Die Römer liebten Wagenrennen und Gladiatorenkämpfen in der Arena

Ähnlich wie die Literatur stand es mit dem Theater im Römischen Imperium, das nur in der Wirkung auf das Publikum seine Legitimation erfuhr. Die Römer Terenz und Plautus kopierten zum Beispiel die hellenistische Komödie, Ennius und Pacuvius versuchten sich am Entwurf einer lateinischen Tragödie. Aber die Römer waren von den Dramen nur wenig begeistert. Viel mehr suchten sie Ablenkung und Entspannung beim Wagenrennen und den Gladiatorenkämpfen in der Arena.

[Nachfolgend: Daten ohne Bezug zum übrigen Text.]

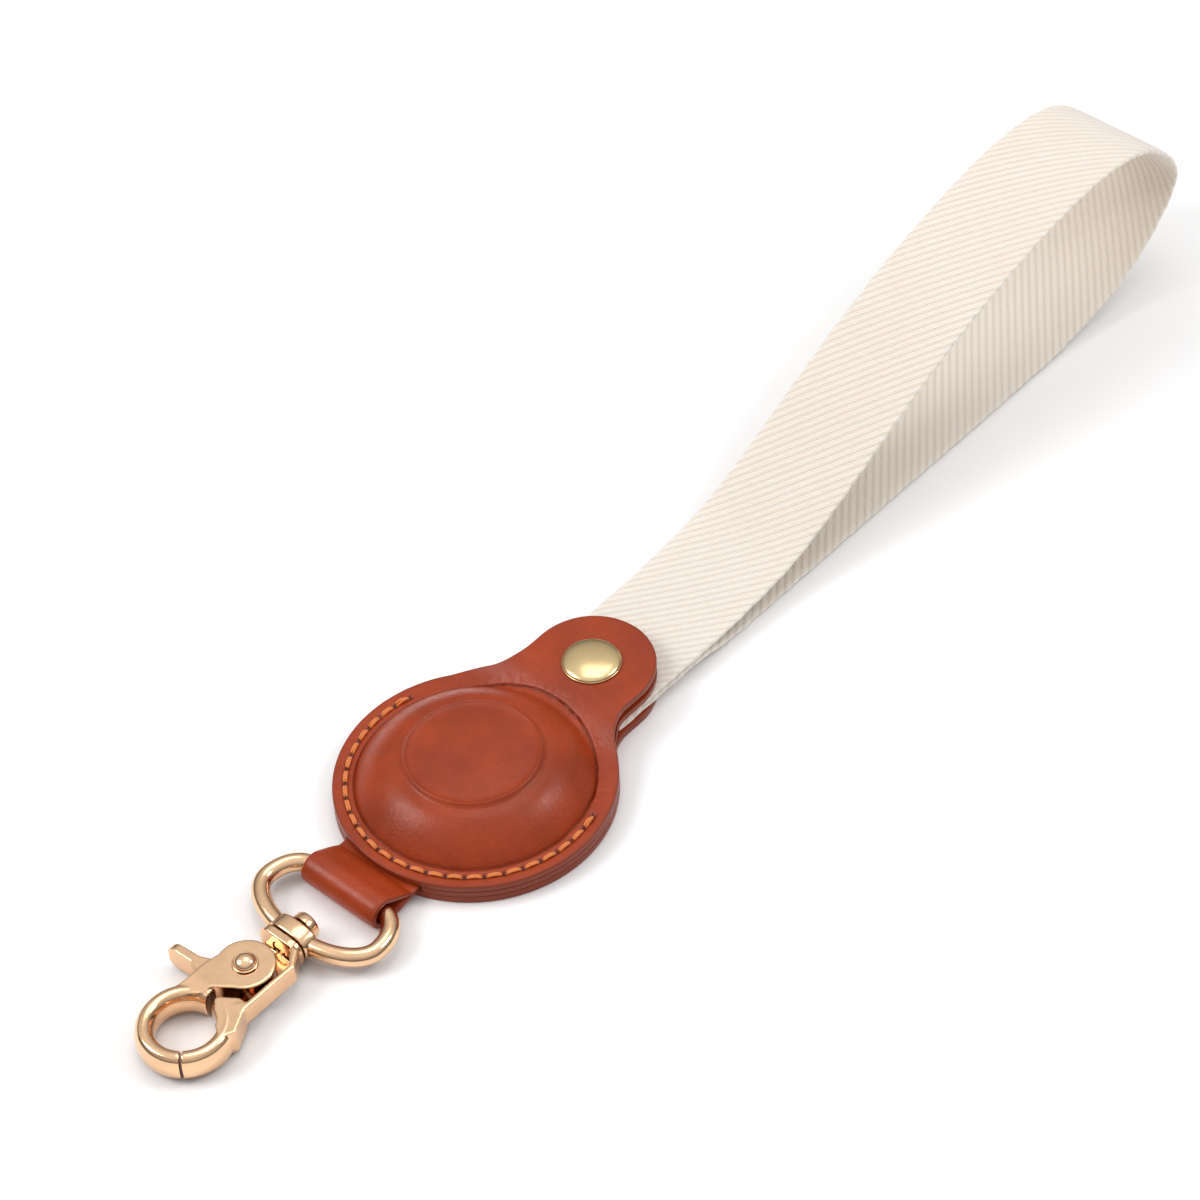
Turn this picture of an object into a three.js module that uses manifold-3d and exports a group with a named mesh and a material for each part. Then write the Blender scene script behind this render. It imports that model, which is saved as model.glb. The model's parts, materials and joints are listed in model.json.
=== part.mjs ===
// Wristlet keychain: a round leather pouch for a tracker tag, with a webbing
// wrist loop on its neck and a swivel lobster clasp on a leather loop.
//
// Millimetres, +Z up. The origin is on the underside of the back cover, under
// the middle of the round pouch. The wrist loop runs along +Y, the clasp along
// -Y, and the moulded dome of the pouch faces +Z.

import * as THREE from 'three';
import { mergeVertices } from 'three/addons/utils/BufferGeometryUtils.js';
import Module from 'manifold-3d';

const wasm = await Module();
wasm.setup();

// ---------------------------------------------------------------- dimensions

// Leather, from the back of the pouch to the front.
const back_leather = 1.3;
const liner_leather = 1.0;
const front_leather = 1.2;
const dome_leather = 1.1; // moulding stretches it thinner

// The round pouch.
const disc_radius = 22.6;
const dome_radius = 19.1; // at the crease where the dome meets the flat rim
const dome_top = 10.0; // height of the plateau's middle
const ring_radius = 10.8; // embossed ring round the plateau
const tag_radius = 16.0; // the round tag that the pouch is made for

// The neck, its flap and its snap.
const snap_distance = 27.7; // from the middle of the pouch
const neck_margin = 0.4; // leather past each edge of the webbing
const neck_fillet = 8.0;
const flap_gap = 1.1; // room for the snap between the liner and the flap
const snap_cap_radius = 4.9;
const socket_radius = 4.3;
const stud_radius = 1.75;
const stud_play = 0.65; // the flap swings, so its socket moves sideways as it lifts
const post_radius = 1.2;

// Webbing.
const webbing_width = 20;
const webbing_thickness = 1.05;
const loop_reach = 133; // from the end of the neck to the far bend
const loop_height = 33.5; // top of the upper ply at its crest

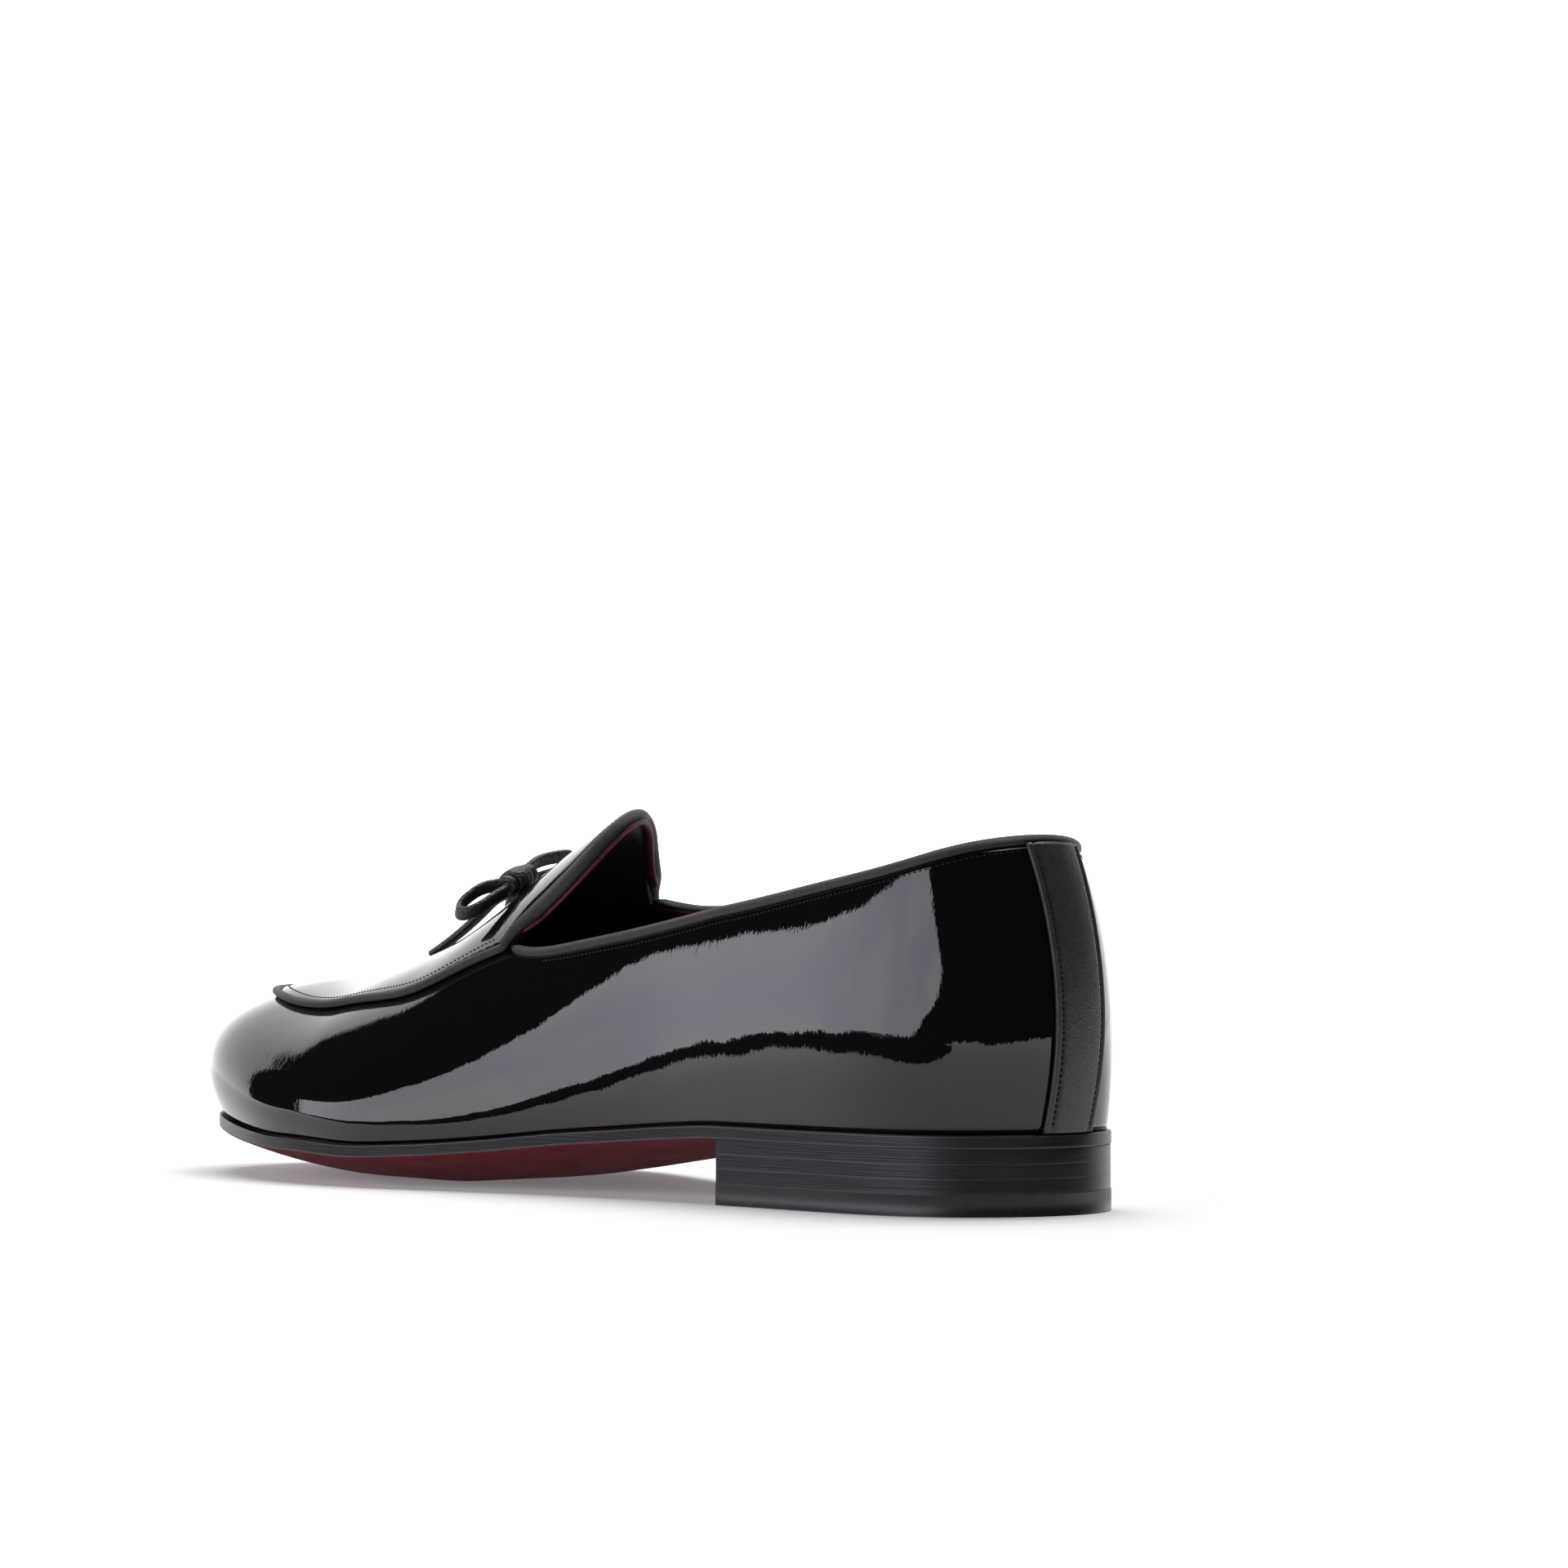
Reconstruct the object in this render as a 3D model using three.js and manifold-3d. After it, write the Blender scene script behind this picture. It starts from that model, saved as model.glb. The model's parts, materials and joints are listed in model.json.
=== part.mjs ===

Die Tragödie verwandelte sich bald in eine Art Oper, zum Ballett und zur Pantomime, die Komödie zum maskenlosen, bürgerlichen Spiel, für dessen Geist der „Laureolus“ des lebenslustigen Catull das beste Beispiel ist. Dabei handelt es sich um ein Räuber- und Schauerstück, das mit der Hinrichtung des Räubers endet. Es war über zwei Jahrhunderte das meistgespielte Stück. Seine Beliebtheit hatte einen tödlichen Grund: Gegen Ende des Stückes wurde der Schauspieler gegen einem zum Tode Verurteilten ausgewechselt, der dann auf offener Szene wirklich hingerichtet wurde.